Output all of the entries below precisely as written.

→ DATA LISTING:
-- -- --

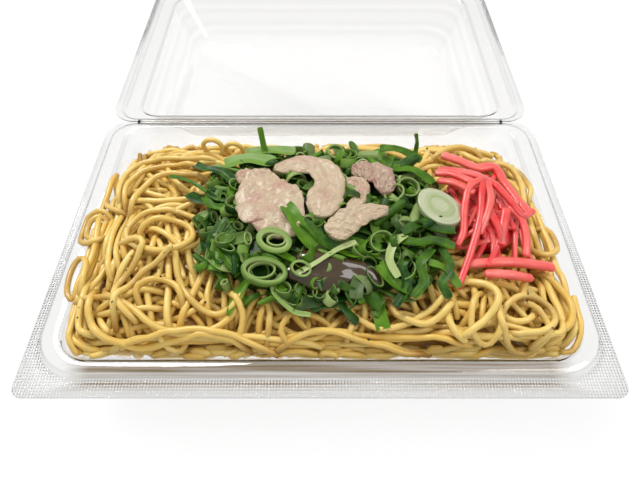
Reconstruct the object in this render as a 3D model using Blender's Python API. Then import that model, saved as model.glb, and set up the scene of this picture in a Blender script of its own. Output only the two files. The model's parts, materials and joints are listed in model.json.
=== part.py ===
"""Yakisoba in a clear hinged takeaway pack, lid folded open behind the tray.

World frame: +Z up, +X to the right, +Y from the tray's front edge back to the lid.
The origin is the middle of the tray's flat underside. Sizes below are in millimetres.
The tray and the lid are two pressed shells that meet at a fold line. The noodles, the
chopped greens and the pickled ginger are heaps, and each is one closed solid.
"""

import math

import bpy
import numpy as np

MM = 0.001

# Pack
PACK_WIDTH = 200.0
PACK_DEPTH = 133.0
RIM_HEIGHT = 28.0
SHEET = 0.6
BEAD_HEIGHT = 2.0
MOUTH_DROP = 0.8
FOLD_GAP = 0.4
NEST_GAP = 0.4
WALL_FOOT = 2.0
CORNER_STEPS = 7

# Inset from the pack's outer edge: front, side and back
EDGE_INSET = (0.0, 0.0, 0.0)
FLANGE_INSET = (6.5, 3.3, 2.5)
BEAD_OUTER_INSET = (7.3, 4.1, 3.3)
BEAD_INNER_INSET = (11.5, 10.4, 5.9)
MOUTH_INSET = (12.3, 11.2, 6.7)
WALL_RUN = 12.0
FOOT_RUN = 1.4

# Corner radius at the front and at the back of each of those outlines
EDGE_RADII = (4.0, 11.0)
FLANGE_RADII = (17.0, 10.0)
BEAD_OUTER_RADII = (16.5, 9.5)
BEAD_INNER_RADII = (12.0, 8.5)
MOUTH_RADII = (11.5, 8.0)
WALL_RADII = (15.0, 13.0)
FOOT_RADII = (14.0, 12.0)

# Food
CLEARANCE = 0.35
TOPPING_GAP = 0.6
NOODLE_CROWN = 39.0
NOODLE_EDGE = 27.5
NOODLE_BACK_EDGE = 17.0
HEAP_SIDE_POINTS = 19
HEAP_END_POINTS = 12
HEAP_REACH = (88.0, 55.0)
HEAP_RIM = 1.2

GREENS_CENTRE = (1.0, -3.5)
GREENS_SIZE = (44.0, 34.0)
GREENS_THICKNESS = 8.5

GINGER_CENTRE = (63.5, -1.5)
GINGER_SIZE = (13.5, 18.0)
GINGER_THICKNESS = 6.5
GINGER_STRIP = (3.4, 2.4)

SLICE_THICKNESS = 2.4
ONION_RADIUS = 8.6
ONION_THICKNESS = 3.0
ONION_CENTRE = (42.5, -3.5)


def clear_scene():
    for old in list(bpy.data.objects):
        bpy.data.objects.remove(old, do_unlink=True)


def finish(name, colour, roughness, alpha=1.0):
    """A Principled material of one colour."""
    material = bpy.data.materials.new(name)
    material.use_nodes = True
    shader = material.node_tree.nodes["Principled BSDF"]
    shader.inputs["Base Color"].default_value = (*colour, 1.0)
    shader.inputs["Roughness"].default_value = roughness
    shader.inputs["Metallic"].default_value = 0.0
    shader.inputs["Alpha"].default_value = alpha
    return material


def make_node(name, points, faces, material, smooth_angle=35.0):
    """One named object from points in millimetres and faces that point outwards."""
    mesh = bpy.data.meshes.new(name)
    mesh.from_pydata([tuple(float(value) * MM for value in point) for point in points], [], faces)
    mesh.materials.append(material)
    mesh.shade_smooth()
    mesh.set_sharp_from_angle(angle=math.radians(smooth_angle))
    node = bpy.data.objects.new(name, mesh)
    bpy.context.scene.collection.objects.link(node)
    return node


def stack_rings(rings):
    """Points and faces of a body whose skin runs from ring to ring, capped at both ends.

    The rings turn anticlockwise seen from above; the first cap faces down, the last one up
    where the rings climb outside a solid, so the skin between them faces outwards.
    """
    count = len(rings[0])
    points = [tuple(point) for ring in rings for point in ring]
    faces = []
    for level in range(len(rings) - 1):
        low = level * count
        high = low + count
        for index in range(count):
            after = (index + 1) % count
            faces.append((low + index, low + after, high + after, high + index))
    top = (len(rings) - 1) * count
    faces.append(tuple(range(count - 1, -1, -1)))
    faces.append(tuple(range(top, top + count)))
    return points, faces


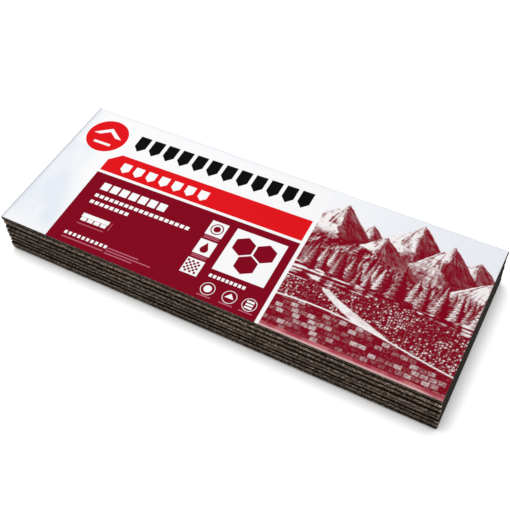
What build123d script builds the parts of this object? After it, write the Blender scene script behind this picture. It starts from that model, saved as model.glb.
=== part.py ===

-- -- --

→ REPLY TO THE EXERCISE:
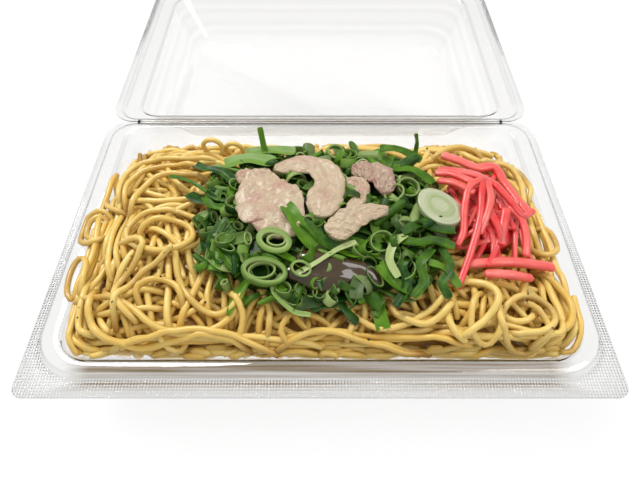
Reconstruct the object in this render as a 3D model using Blender's Python API. Then import that model, saved as model.glb, and set up the scene of this picture in a Blender script of its own. Output only the two files. The model's parts, materials and joints are listed in model.json.
=== part.py ===
"""Yakisoba in a clear hinged takeaway pack, lid folded open behind the tray.

World frame: +Z up, +X to the right, +Y from the tray's front edge back to the lid.
The origin is the middle of the tray's flat underside. Sizes below are in millimetres.
The tray and the lid are two pressed shells that meet at a fold line. The noodles, the
chopped greens and the pickled ginger are heaps, and each is one closed solid.
"""

import math

import bpy
import numpy as np

MM = 0.001

# Pack
PACK_WIDTH = 200.0
PACK_DEPTH = 133.0
RIM_HEIGHT = 28.0
SHEET = 0.6
BEAD_HEIGHT = 2.0
MOUTH_DROP = 0.8
FOLD_GAP = 0.4
NEST_GAP = 0.4
WALL_FOOT = 2.0
CORNER_STEPS = 7

# Inset from the pack's outer edge: front, side and back
EDGE_INSET = (0.0, 0.0, 0.0)
FLANGE_INSET = (6.5, 3.3, 2.5)
BEAD_OUTER_INSET = (7.3, 4.1, 3.3)
BEAD_INNER_INSET = (11.5, 10.4, 5.9)
MOUTH_INSET = (12.3, 11.2, 6.7)
WALL_RUN = 12.0
FOOT_RUN = 1.4

# Corner radius at the front and at the back of each of those outlines
EDGE_RADII = (4.0, 11.0)
FLANGE_RADII = (17.0, 10.0)
BEAD_OUTER_RADII = (16.5, 9.5)
BEAD_INNER_RADII = (12.0, 8.5)
MOUTH_RADII = (11.5, 8.0)
WALL_RADII = (15.0, 13.0)
FOOT_RADII = (14.0, 12.0)

# Food
CLEARANCE = 0.35
TOPPING_GAP = 0.6
NOODLE_CROWN = 39.0
NOODLE_EDGE = 27.5
NOODLE_BACK_EDGE = 17.0
HEAP_SIDE_POINTS = 19
HEAP_END_POINTS = 12
HEAP_REACH = (88.0, 55.0)
HEAP_RIM = 1.2

GREENS_CENTRE = (1.0, -3.5)
GREENS_SIZE = (44.0, 34.0)
GREENS_THICKNESS = 8.5

GINGER_CENTRE = (63.5, -1.5)
GINGER_SIZE = (13.5, 18.0)
GINGER_THICKNESS = 6.5
GINGER_STRIP = (3.4, 2.4)

SLICE_THICKNESS = 2.4
ONION_RADIUS = 8.6
ONION_THICKNESS = 3.0
ONION_CENTRE = (42.5, -3.5)


def clear_scene():
    for old in list(bpy.data.objects):
        bpy.data.objects.remove(old, do_unlink=True)


def finish(name, colour, roughness, alpha=1.0):
    """A Principled material of one colour."""
    material = bpy.data.materials.new(name)
    material.use_nodes = True
    shader = material.node_tree.nodes["Principled BSDF"]
    shader.inputs["Base Color"].default_value = (*colour, 1.0)
    shader.inputs["Roughness"].default_value = roughness
    shader.inputs["Metallic"].default_value = 0.0
    shader.inputs["Alpha"].default_value = alpha
    return material


def make_node(name, points, faces, material, smooth_angle=35.0):
    """One named object from points in millimetres and faces that point outwards."""
    mesh = bpy.data.meshes.new(name)
    mesh.from_pydata([tuple(float(value) * MM for value in point) for point in points], [], faces)
    mesh.materials.append(material)
    mesh.shade_smooth()
    mesh.set_sharp_from_angle(angle=math.radians(smooth_angle))
    node = bpy.data.objects.new(name, mesh)
    bpy.context.scene.collection.objects.link(node)
    return node


def stack_rings(rings):
    """Points and faces of a body whose skin runs from ring to ring, capped at both ends.

    The rings turn anticlockwise seen from above; the first cap faces down, the last one up
    where the rings climb outside a solid, so the skin between them faces outwards.
    """
    count = len(rings[0])
    points = [tuple(point) for ring in rings for point in ring]
    faces = []
    for level in range(len(rings) - 1):
        low = level * count
        high = low + count
        for index in range(count):
            after = (index + 1) % count
            faces.append((low + index, low + after, high + after, high + index))
    top = (len(rings) - 1) * count
    faces.append(tuple(range(count - 1, -1, -1)))
    faces.append(tuple(range(top, top + count)))
    return points, faces


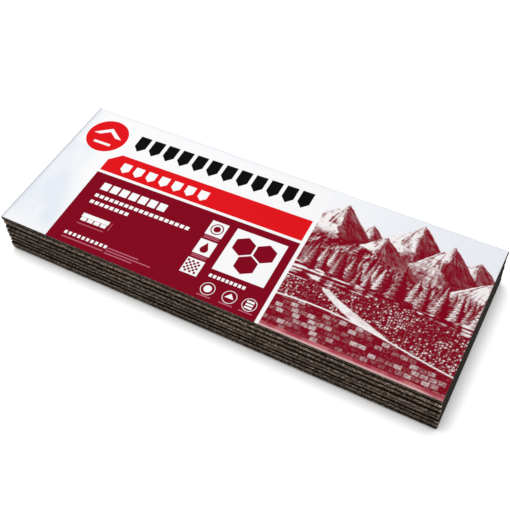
What build123d script builds the parts of this object? After it, write the Blender scene script behind this picture. It starts from that model, saved as model.glb.
=== part.py ===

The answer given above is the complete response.